- _Exercise objective_:
For this exercise, write out exactly, and only, the lines running from the line that contains "calyx(bloomFrame, BLOOM_CALYX), COLOURS.sepal);" through the line that contains "obj.data.transform(world)".

══ Given material

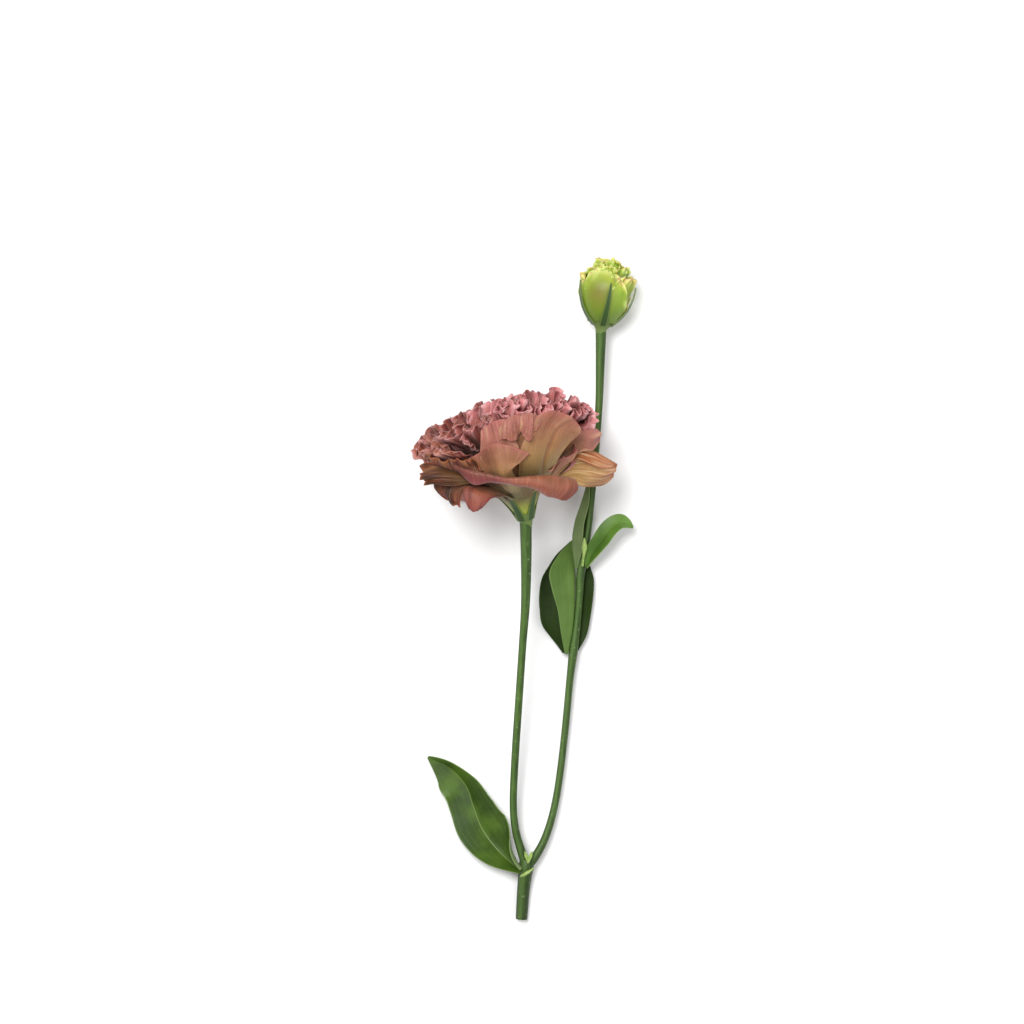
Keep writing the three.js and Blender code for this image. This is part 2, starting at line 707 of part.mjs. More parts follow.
const stemRoom = stemBody(GAP);
addPiece("stem", restOnFloor(stemBody()), COLOURS.stem);
for (const [name, shape] of Object.entries(LEAVES)) {
  const colour = name === "leaf_upper_left" ? COLOURS.leafPale : COLOURS.leaf;
  addPiece(name, restOnFloor(leaf(shape)).subtract(stemRoom), colour, 0.5);
}
addPiece("side_bud", taperedTube(SIDE_BUD, 8, 6).subtract(stemRoom), COLOURS.scale);
addPiece("fork_scales", forkScales().subtract(stemRoom), COLOURS.scale);
addPiece("bloom_calyx", calyx(bloomFrame, BLOOM_CALYX), COLOURS.sepal);
addPiece("bloom_petals", bloomPetals().subtract(calyx(bloomFrame, BLOOM_CALYX, GAP)), COLOURS.petal, 0.7);
addPiece("bud_calyx", restOnFloor(calyx(budFrame, BUD_CALYX)), COLOURS.sepal);
addPiece("bud_petals", budPetals().subtract(calyx(budFrame, BUD_CALYX, GAP)), COLOURS.bud, 0.6);

export default flower;
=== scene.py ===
# %% [markdown]
# # A cut lisianthus stem, dressed in Blender
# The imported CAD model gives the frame: where the stem, the leaves, the bloom and the bud lie on the
# surface, in metres. Each CAD piece is then replaced by a finer one of the same form: thinner
# petals with ruffled rims, leaves with veins, a ridged stem. Nothing here moves away from the frame.

# %% Load the frame
import math
import random

import bmesh
import bpy
import numpy as np
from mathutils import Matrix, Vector


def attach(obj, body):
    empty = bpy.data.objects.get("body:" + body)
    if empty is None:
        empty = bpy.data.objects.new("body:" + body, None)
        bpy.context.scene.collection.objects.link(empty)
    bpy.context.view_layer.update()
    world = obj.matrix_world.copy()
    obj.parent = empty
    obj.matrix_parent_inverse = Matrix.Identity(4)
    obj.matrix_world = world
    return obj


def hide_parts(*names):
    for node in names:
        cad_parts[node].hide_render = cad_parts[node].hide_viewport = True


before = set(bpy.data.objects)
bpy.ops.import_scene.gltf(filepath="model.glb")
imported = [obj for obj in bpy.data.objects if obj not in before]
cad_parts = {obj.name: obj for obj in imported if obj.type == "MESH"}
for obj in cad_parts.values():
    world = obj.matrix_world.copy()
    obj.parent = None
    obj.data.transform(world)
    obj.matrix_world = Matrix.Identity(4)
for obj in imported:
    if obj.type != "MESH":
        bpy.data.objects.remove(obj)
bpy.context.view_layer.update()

print("nodes:", sorted(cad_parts))

# %% [markdown]
# ## Curves and frames
# A petal, a leaf and a stem are all drawn by a few numbers along a smooth line. A Catmull-Rom curve
# passes through its points, so a number in the list is a place on the real plant. Shapes are written
# in millimetres, because petals are measured that way, and become metres when a vertex is placed.

# %% Smooth curves
MM = 0.001


def between(a, b, c, d, w):
    """The point a share w of the way from b to c, on the Catmull-Rom curve through all four."""
    return b + 0.5 * w * (c - a + w * (2 * a - 5 * b + 4 * c - d + w * (3 * (b - c) + d - a)))


def smooth_curve(points):
    """A curve through the points, read at t from 0 to 1."""
    spots = np.array(points, float)
    last = len(spots) - 1
    spots = np.vstack([spots[:1], spots, spots[-1:]])

    def at(t):
        x = np.clip(t, 0, 1) * last
        i = np.minimum(x.astype(int), last - 1)
        return between(*(spots[i + k] for k in range(4)), (x - i)[..., None])

    return at


def smooth_values(values):
    """Values spread evenly over 0 to 1, read back as one smooth line."""
    curve = smooth_curve([[value] for value in values])
    return lambda t: curve(np.asarray(t, float))[..., 0]


def ease(t):
    t = np.clip(t, 0, 1)
    return t * t * (3 - 2 * t)


def unit(vectors):
    return vectors / np.maximum(np.linalg.norm(vectors, axis=-1, keepdims=True), 1e-9)


def flower_frame(base, lean, lift):
    """A flower's base, its right, its top towards the viewer, and its axis."""
    a, b = math.radians(lean), math.radians(lift)
    axis = np.array([-math.sin(a) * math.cos(b), math.cos(a) * math.cos(b), math.sin(b)])
    right = np.array([math.cos(a), math.sin(a), 0.0])
    return np.array(base, float), right, np.cross(right, axis), axis


bloom_frame = flower_frame((1.5, 28.4, 29.0), 12, 12)
bud_frame = flower_frame((31.9, 105.2, 11.0), -8, 0)
print("bloom axis:", bloom_frame[3].round(3), "bud axis:", bud_frame[3].round(3))

# %% [markdown]
# ## One way to make every blade
# Petals, sepals and leaves are thin sheets. Each starts as a flat grid from an operator, and every
# vertex is then carried to its place on a curved surface. Ruffles are waves along the surface's own
# normal, with a little sliding along the rim, so that a fold bulges as a real ruffle does. The grid's
# own UV map goes along: x across the blade, y from root to rim, which is what the paint follows.

# %% Blades
BLADE_UV = "blade"
FLOOR_GAP, FLOOR_BEND = 0.25, 2  # a petal that reaches the surface bends and lies flat on it


def new_mesh():
    """An empty bmesh with the blade's UV map, and each vertex's tone and place in a fold."""
    mesh = bmesh.new()
    mesh.loops.layers.uv.new(BLADE_UV)
    mesh.verts.layers.float.new("tone")
    mesh.verts.layers.float.new("fold")
    return mesh


def add_blade(mesh, surface, waves, across, along, tone):
    """A grid laid on surface(u, v), u from -1 to 1 and v from 0 to 1, and waved by waves(u, v)."""
    tone_layer, fold_layer = mesh.verts.layers.float["tone"], mesh.verts.layers.float["fold"]
    made = bmesh.ops.create_grid(mesh, x_segments=across, y_segments=along, size=1, calc_uvs=True)
    flat = np.array([vertex.co for vertex in made["verts"]])
    u, v = flat[:, 0], (flat[:, 1] + 1) / 2
    step = 2e-3
    du = surface(u + step, v) - surface(u - step, v)
    dv = surface(u, v + step) - surface(u, v - step)
    out, across_rim, along_rim, fold = waves(u, v)
    spots = surface(u, v) + out[:, None] * unit(np.cross(du, dv))
    spots = spots + across_rim[:, None] * unit(du) + along_rim[:, None] * unit(dv)
    spots[:, 2] = FLOOR_GAP + np.logaddexp(0, (spots[:, 2] - FLOOR_GAP) * FLOOR_BEND) / FLOOR_BEND
    tones = tone(u, v) if callable(tone) else np.full(len(u), tone)
    for vertex, spot, value, depth in zip(made["verts"], spots * MM, tones, fold):
        vertex.co = spot
        vertex[tone_layer] = value
        vertex[fold_layer] = depth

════

- _Response below_:
addPiece("bloom_calyx", calyx(bloomFrame, BLOOM_CALYX), COLOURS.sepal);
addPiece("bloom_petals", bloomPetals().subtract(calyx(bloomFrame, BLOOM_CALYX, GAP)), COLOURS.petal, 0.7);
addPiece("bud_calyx", restOnFloor(calyx(budFrame, BUD_CALYX)), COLOURS.sepal);
addPiece("bud_petals", budPetals().subtract(calyx(budFrame, BUD_CALYX, GAP)), COLOURS.bud, 0.6);

export default flower;
=== scene.py ===
# %% [markdown]
# # A cut lisianthus stem, dressed in Blender
# The imported CAD model gives the frame: where the stem, the leaves, the bloom and the bud lie on the
# surface, in metres. Each CAD piece is then replaced by a finer one of the same form: thinner
# petals with ruffled rims, leaves with veins, a ridged stem. Nothing here moves away from the frame.

# %% Load the frame
import math
import random

import bmesh
import bpy
import numpy as np
from mathutils import Matrix, Vector


def attach(obj, body):
    empty = bpy.data.objects.get("body:" + body)
    if empty is None:
        empty = bpy.data.objects.new("body:" + body, None)
        bpy.context.scene.collection.objects.link(empty)
    bpy.context.view_layer.update()
    world = obj.matrix_world.copy()
    obj.parent = empty
    obj.matrix_parent_inverse = Matrix.Identity(4)
    obj.matrix_world = world
    return obj


def hide_parts(*names):
    for node in names:
        cad_parts[node].hide_render = cad_parts[node].hide_viewport = True


before = set(bpy.data.objects)
bpy.ops.import_scene.gltf(filepath="model.glb")
imported = [obj for obj in bpy.data.objects if obj not in before]
cad_parts = {obj.name: obj for obj in imported if obj.type == "MESH"}
for obj in cad_parts.values():
    world = obj.matrix_world.copy()
    obj.parent = None
    obj.data.transform(world)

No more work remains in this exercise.